Your opponent tries to run on common-sense and policy wonkism.   They will likely lose.   Because in addition to making people afraid of external forces, you make them afraid of your opponent.

And to do this, you use emotional thinking.   You tag your opponents with catch-phrases and nicknames and before long, people identify your opponent by those phrases.   Trump's genius - if you can call it that - is in tagging each of his opponents with a degrading nickname, whether it is "Low Energy" Bush or "Little Ricky" Rubio.  Once you slap the label on, it sticks.

I recently talked with an old friend about the election.  He is appalled by Trump but won't vote for "Crooked Hillary" (his words).   When I asked him why Hillary was "crooked" he hemmed and hawed for about ten minutes and then gave up.  It sort of sounded like one of Trump's run-on sentences - just a word salad of "e-mails, whitewater, Jennifer Flowers" and then a period at the end.   What he failed to articulate was any specific incidence of "crookedness" just maybe a few examples of bad judgment (being crooked has to be more than just doing something stupid, it has to be doing something illegal for a profit, and no, getting paid to give a speech doesn't qualify as "crooked").

The sad thing is, it seems that more and more of the planet, trained on reality television, facebook, and twitter, seem to fall for this sort of thing.  I mentioned before (I thought, anyway) that there seems to be a parallel between world events today and events of the 1930's.   Back then the new media was radio (and the newsreels) which allowed politicians to talk directly to voters for the first time.  Bear in mind that in the US, Presidential candidates rarely even gave speeches on their own behalf when running for office, at least not until the 20th Century.  Now, with mass-media, politicians could talk directly to voters without the filter of newspapers or print.   It was a powerful tool, and it is no wonder that we saw a rise in radical politics at the time.

Today it is the same deal, only with so-called "social media."   People can live in their own informational cubby-holes and never see or hear any opposing views.  Supporters at a Trump rally when asked say they they don't believe the polls as "no one every called them and ask for their opinion" and "no one I know on Facebook is supporting Hillary" - clearly they have no idea how Facebook or most Social Media works.

It will be interesting to see how the election pans out.
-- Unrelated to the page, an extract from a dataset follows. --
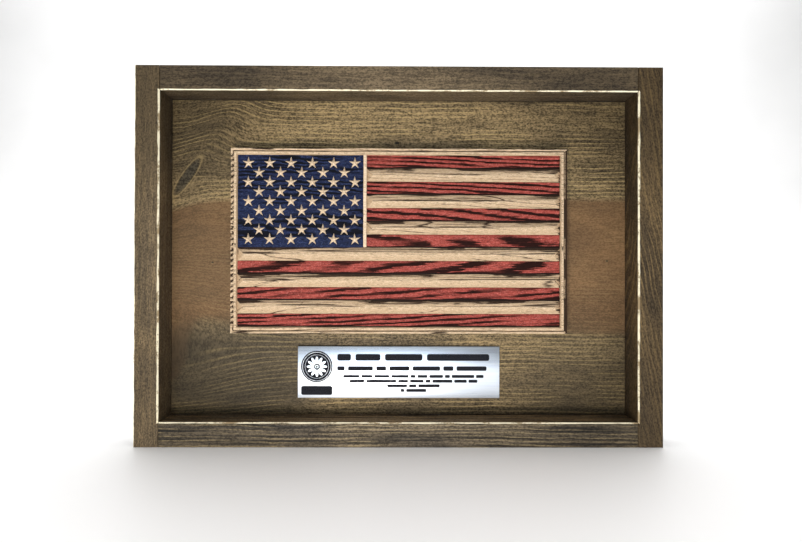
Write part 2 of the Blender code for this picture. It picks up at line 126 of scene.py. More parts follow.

While polls are promising right now - showing that intellectualism and rational thought are prevailing - there are still a lot of people out there willing to vote based on fear.  And as I have noted time and time again, when someone tries to instill fear into you, they are basically lying to you and trying to deceive you for their own profit.

The narrative being sold by Trump is rife with lies.  He claims that crime is rampant, when in fact it is at all-time lows, not only for our country but for human civilization in general.   He claims that American is in deep trouble economically but in fact our economy leads the world and inflation is low, unemployment is at record lows, and interest rates are flat.  He claims Ford is "moving production to Mexico" but the reality is they are only moving small-car production there so they can re-tool their US plants to build SUVS, including a new Bronco to compete with the Jeep Wrangler.  He claims that US manufacturing is all going to "Gina" when in fact our manufacturing capabilities are increasing, surpassing Germany last year and on track to surpass China by 2020.

But the core Trump supporters don't see this.  They see only that they are in debt and can't find a "good paying job" for someone with no education and no skills.   If only we could go back to the "good old days" of the 1970's when UAW workers were paid more than Doctors to put together half-assed overpriced cars!   The stag-flation of that era was so much better than today!

Logically, of course, none of this makes any sense.   But Trump isn't trying to sell logic, which is why his antics are working - for a certain subset of the population.   They want emotional drama, as delivered by the television.  Reality television has trained an entire generation to think that having a family means having family drama all the time, that going to work means having drama at work.  That everything in life should involve shouting, confrontation, scheming, and back-biting.   And Trump delivers all of this for them, in what in past years was a major snooze-fest of policy discussions.

It will be interesting to see how this plays out - whether America will go the way of so much of the world (including the UK with its Brexit vote) and succumb to emotional thinking.   Emotional thinking, of course, usually leads to disaster, whether it is the pound dropping to $1.20 or 3,600 (and counting) people murdered in a matter of months in the Philippines.

A Trump Presidency would result in economic disaster for the United States, which is why most real Republicans are against him.  Starting a trade and tariff war with the China, Mexico, and the rest of the world would not make life better for Americans, but would just make everything far more expensive.  We would be back in the same stag-flation mode we were in back in 1975.   If you lived back then, you understand that.  But sadly, fewer and fewer people seem to recall those days.  Fewer still were alive back then.